Split label and id columns into separate dataframes.

Parameters:
  • y_id_train (DataFrame) – Dataframe containing label and id columns of the training set.

  • y_id_val (DataFrame) – Dataframe containing label and id columns of the validation set.

  • y_id_test (DataFrame) – Dataframe containing label and id columns of the test set.

Returns:

  • data_y_tr (DataFrame) – Dataframe containing only the label column of y_id_train.

  • data_id_tr (DataFrame) – Dataframe containing only the id column of y_id_train.

  • data_y_val (DataFrame) – Dataframe containing only the label column of y_id_val.

  • data_id_val (DataFrame) – Dataframe containing only the id column of y_id_val.

  • data_y_test (DataFrame) – Dataframe containing only the label column of y_id_test.

  • data_id_test (DataFrame) – Dataframe containing only the id column of y_id_test.

train_val_test_split(df_data_x, df_data_y, excluded_x, excluded_y, train_ratio, val_ratio)

Split data into train, validation and test sets. The method uses stratified sampling to ensure each set has the correct distribution of points.

Parameters:
  • df_data_x (DataFrame) – A dataframe containing only the features used for machine learning.

  • df_data_y (DataFrame) – A dataframe containing the labels corresponding to df_data_x.

  • train_ratio (float) – The ratio of all the total dataset that should be used for the training set.

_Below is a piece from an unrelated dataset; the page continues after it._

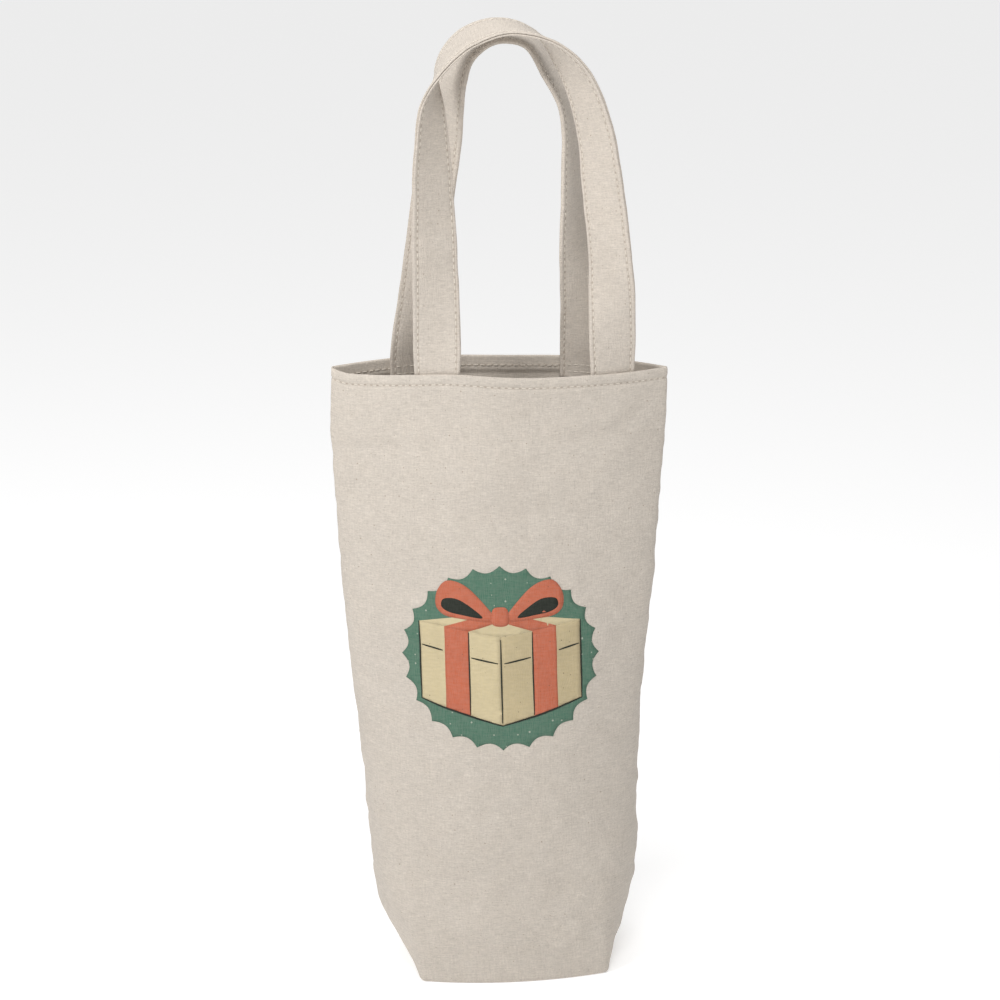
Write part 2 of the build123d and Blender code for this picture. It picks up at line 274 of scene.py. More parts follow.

  • val_ratio (float) – The ratio of all the total dataset that should be used for the validation set.

Returns:

  • x_train (DataFrame) – A subset of df_data_x which will be used for training a model.

  • y_train (DataFrame) – A dataframe containing the labels corresponding to x_train.

  • x_val (DataFrame) – A subset of df_data_x which will be used for validating a model.

  • y_val (DataFrame) – A dataframe containing the labels corresponding to x_val.

  • x_test (DataFrame) – A subset of df_data_x which will be used for testing a model.

  • y_test (DataFrame) – A dataframe containing the labels corresponding to x_test.